In order to atone for Delacroix’s horrific death, Paul decides to use John Coffey’s powers to perform a good deed. He convinces Brutal, Harry, and Dean to take part in an expedition to heal the warden’s wife, Melinda Moores, of her recently diagnosed brain cancer. After sedating William Wharton with a strong drug and locking Percy up in the restraint room, the men drive John Coffey to warden Moores’s house. There, Coffey heals Melinda in the same way he previously healed Paul and Mr. Jingles. This time, however, Coffey is unable to cough up the black insects, and the guards notice that he begins to suffer from the same symptoms of which he relieved Melinda.

The guards successfully return to prison, bringing a weakened Coffey back to his cell, and let Percy out of the restraint room. However, before Percy has a chance to leave the Green Mile, Coffey suddenly grabs him through the bars of his cell. He forces Percy’s lips against his and transfers to him the illness that he had absorbed from Melinda Moores. Percy’s eyes go blank and, after taking a few uncertain steps, he suddenly shoots into William Wharton’s cell multiple times, killing the sedated inmate in his sleep. Percy never regains his sanity but, instead, is sent as a patient to the psychiatric hospital where he had applied to work.
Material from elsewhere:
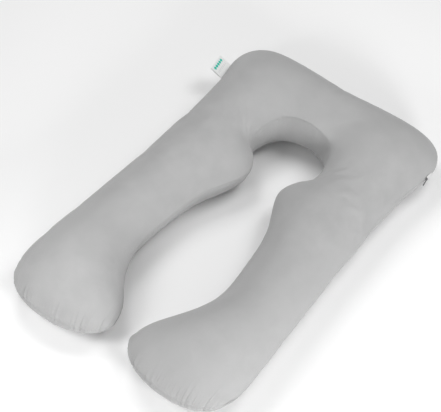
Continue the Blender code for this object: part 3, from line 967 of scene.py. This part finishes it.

As the official investigation surrounding Wharton’s death comes to an end and the date of Coffey’s execution approaches, Paul conducts an investigation of his own that leads him to confirm his long-held suspicion that Coffey is innocent. In the process, he discovers that William Wharton is the true rapist and murderer of the Detterick girls. John Coffey later confirms this fact, telling Paul that once, when Wharton grabbed John’s arm, John was able to see inside Wharton’s mind and learn about what Wharton did to the Detterick twins. The discovery of Wharton’s guilt is what spurred Coffey to make Percy kill Wharton on E block.

Disturbed by the idea of executing an innocent man, Paul reveals what he has learned to his wife (Janice) and colleagues. However, faced with the fact that it would be impossible to justify Coffey’s innocence without referring to his special powers (in addition to the fact that the racist justice system would never agree to re-open the case of a black man convicted of murder), Paul and his friends are forced to recognize that they will not be able to save Coffey’s life. The guards must thus prepare for Coffey’s execution with heavy hearts, feeling shameful for executing an innocent man with God-given healing powers. Coffey, however, claims that he is happy to die so that he may escape the cruelties of the world. Paul’s account of 1932 ends with John Coffey’s death on the electric chair—the very last execution of his career.

Once Paul finishes writing down his narrative at the nursing home, he shows his story to his special friend Elaine Connelly. He then brings her to a secret shed in the woods where he shows her Mr. Jingles, who is still alive. He explains that when Coffey touched Mr. Jingles, he made him resistant to the effects of aging. Paul also reveals that he himself is resistant to aging.

After Elaine dies a few months later, Paul is left to reflect on the difficulty of his present life. He recalls his wife Janice’s brutal death in a bus accident, during which he believes he saw Coffey’s ghost looking at him from a distance. At the nursing home, Paul feels alone in the world, left only with the memories of those he has loved and lost. While he knows that everyone is bound to die, he laments his current state, in which he must wait joylessly for his own death, as though this life were but a longer version of the Green Mile.